Elle venait le visiter chaque semaine. C'était devenu une habitude entre eux. Elle venait, il lui posait des questions, puis elle repartait chez elle.
Il savait tout d'elle. Sa vie, ses amours, ses emmerdes. De quoi pouvoir en faire quelque chose.
Il se pencha pour prendre une feuille, préparant la prochaine visite. Il nota la date, le nom et l'heure d'arrivée. Puis il se mit confortablement sur le fauteuil, avec un stylo en main et attendit patiemment qu'elle se présente à la fenêtre de la porte qui lui faisait face.
Elle était pile à l'heure, comme toujours. L'approcher n'avait pas été une mince affaire. Toujours ailleurs, pas dans le présent. Puis leurs regards s'étaient croisés. Leurs langues s'étaient déliées. Pas d'amour ici, juste un être qui avait besoin d'écoute et un autre qui pouvait la lui fournir.
Quelqu'un d'autre que les ombres qui habitait les recoins de sa chambre.
Ces visites étaient du pain béni de son point de vue. Un bol d'air frais dans cette pièce qui n'avait qu'une seule fenêtre, une seule table boulonnée au sol, une seule chaise et un seul lit lui aussi boulonné. Et des habitants sombres.
Ils lui parlaient toutes les nuits. De ses actes. De leurs conséquences.
De sa famille, ses amis, ses collègues. D'à quel point la vie était mieux dehors.
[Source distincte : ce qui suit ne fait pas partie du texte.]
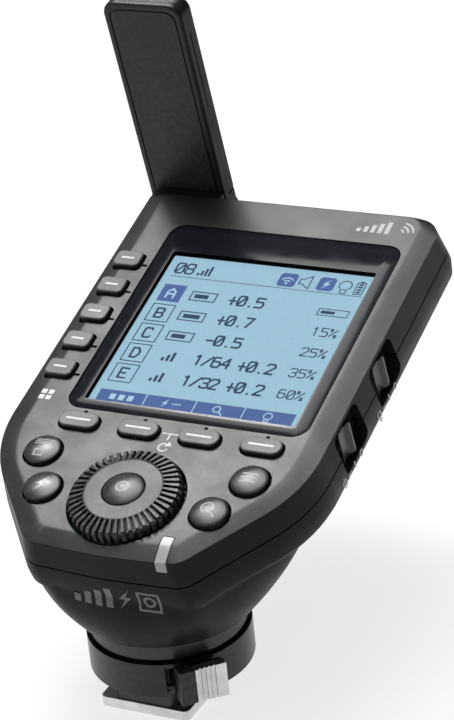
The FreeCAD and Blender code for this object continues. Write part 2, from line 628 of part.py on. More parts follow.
def build_antenna():
    front_y = HINGE_Y - ANTENNA_T / 2
    split = ANTENNA_SPLIT
    back_y = HINGE_Y + ANTENNA_T / 2
    on_front, on_back = at_depth(front_y), at_depth(back_y)
    front = round_edges(blade_slab(front_y, split, 0, 0, HINGE_Z - 5), 0.7, on_front)
    root = round_edges(blade_slab(split - 0.5, back_y, 0, 0, HINGE_Z - 5), 0.7, on_back)
    barrel = cylinder_x(ANTENNA_X[0], ANTENNA_X[1], HINGE_Y, HINGE_Z, ANTENNA_T / 2)
    groove = blade_slab(front_y - 1, front_y + 0.3, 1.3, 1.3, HINGE_Z + 1.0)
    groove = groove.cut(blade_slab(front_y - 2, front_y + 1, 1.6, 1.6, HINGE_Z))
    cavity = blade_slab(split - 0.8, split + 1, 3.2, 3.2, SHOULDER + 4)
    cuts = [groove, cavity]
    for x in (EAR_X[0], EAR_X[1] - EAR):
        cuts.append(box(x - 0.25, x + EAR + 0.25, front_y - 1, back_y + 1,
                        HINGE_Z - 5, HINGE_Z + EAR_R + 0.3))
    pin_x = (EAR_X[0] - PIN_REACH, EAR_X[1] + PIN_REACH)
    cuts.append(cylinder_x(pin_x[0] - 0.1, pin_x[1] + 0.1, HINGE_Y, HINGE_Z, PIN_R + RUNNING))
    front = fuse_all([between(front, HINGE_Z, ANTENNA_TOP + 1), between(root, HINGE_Z, SHOULDER), barrel])
    save("antenna_front", lean(front.cut(Part.makeCompound(cuts))))
    back = blade_slab(split, back_y, 0, 0, SHOULDER + 0.1)
    back = round_edges(back, 0.7, on_back)
    slit = box(ANTENNA_X[1] - 0.6, ANTENNA_X[1] + 1, split - 1, split + 0.35, 19.4, 37.3)
    save("antenna_back", lean(back.cut(slit)))
    element = blade_slab(split - 0.7, split - 0.05, 3.6, 3.6, SHOULDER + 4.4)
    save("antenna_element", lean(element))
    save("antenna_pin", cylinder_x(pin_x[0], pin_x[1], HINGE_Y, HINGE_Z, PIN_R))


# ---- shoe foot and lock ----
PIN_SPOTS = {"contact_center": (0.0, 0.0, 1.25), "contact_left_near": (-3.2, -3.0, 0.85),
             "contact_right_near": (3.2, -3.0, 0.85), "contact_left_far": (-3.2, 3.6, 0.85),
             "contact_right_far": (3.2, 3.6, 0.85)}
FOOT_SCREWS = [(-4.3, -8.3), (4.3, -8.3), (-4.3, 8.3), (4.3, 8.3)]
RAIL_HALF = 6.1            # half width of the neck that passes between the shoe's rails
NECK_FLOOR = 4.7           # the round stem starts above the rails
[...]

Toutes les nuits, ses hurlements emplissaient la chambre. Son esprit ne lui laissait aucun répit. Toujours ces chuchotements, ces reproches. Cette envie impossible d'en finir.
Ce piège qui se refermait autour.
La poitrine qui se compresse, le cœur qui bat plus fort, le cerveau qui s'empli de ces bruits inaudibles pour les autres.
Personne ne venait en visite.
A part....
Elle se montra à la fenêtre.
Il lui sourit.
La visite commençait toujours part un silence. Ils se scrutaient mutuellement, cherchant le non-dit, le subtil qui commencerait leur échange.
Finalement, elle commença.
- Vous avez l'air fatigué.
Il haussa les épaules.
- Ce n'est pas grand-chose. La nuit me joue encore des tours...
- La nuit joue des tours à tout le monde en ce moment j'ai l'impression.
- C'est la période. Tout le monde perd la boule quand la nuit commence à manger le jour.
Elle soupira.
- La nuit nous fais si peur...
Il écrivit quelque chose sur sa feuille et continua.
- Sûrement à cause de notre instinct primaire.
La femme cilla.
- Comment ça ?
Il eu un petit sourire pédagogue.
- Nos ancêtres la craignaient car elle apportait les prédateurs près de leurs foyers. Les orages en devenaient terrifiants lorsque son voile sombre se superposait à eux.
Elle hocha la tête, compréhensive.
- Pourtant nous sommes dans un lieu rempli d'avancées technologiques.
- L'hôpital est avancé technologiquement mais humainement...
Nouveau hochement de tête.
- Humainement ce n'est pas ce qu'il y a de mieux.
Il lui sourit.
- Vous devriez le savoir depuis le temps que vous venez ici.
Elle pouffa.
- J'ai tendance à oublier ma journée quand je rentre chez moi. Ma maison est assez bordélique à cause de ma fille et je dois la ranger tout le temps.
Elle sourit tendrement.
- N'allez pas croire que je m'en plaigne. Elle apporte de la vie dans cette bâtisse presque morte. C'est mon bonheur sur pattes. Ma lumière dans la nuit.
Ce fut l'homme qui hocha la tête cette fois, tout en écrivant. Elle le regarda faire, une gêne commençant à se peindre sur son visage.
- Excusez-moi...
- Oui ?
- Il... Il semblerait que l'on m'appelle.
Il lui adressa un regard chaleureux.
- Je comprends. Vous pouvez y aller.
Elle eu un air soulagé.
- Merci beaucoup, à la semaine prochaine !
Elle reparti en faisant un signe de la main.
Il soupira et remit la chaise contre le mur. Ses notes commençaient à se compléter.
Il regarda tristement à travers la petite fenêtre de sa chambre. La patiente s'était roulée dans sa couette et regardait les murs qu'elle avait elle-même colorié avec des pastels pour enfant. Pour se protéger de la nuit avait-elle dit.
Il murmura pour lui-même.
- Au final, on en revient toujours à la nuit avec vous...
Il ferma son carnet en secouant la tête et parti, laissant la patiente stérile dans son rêve inaccessible.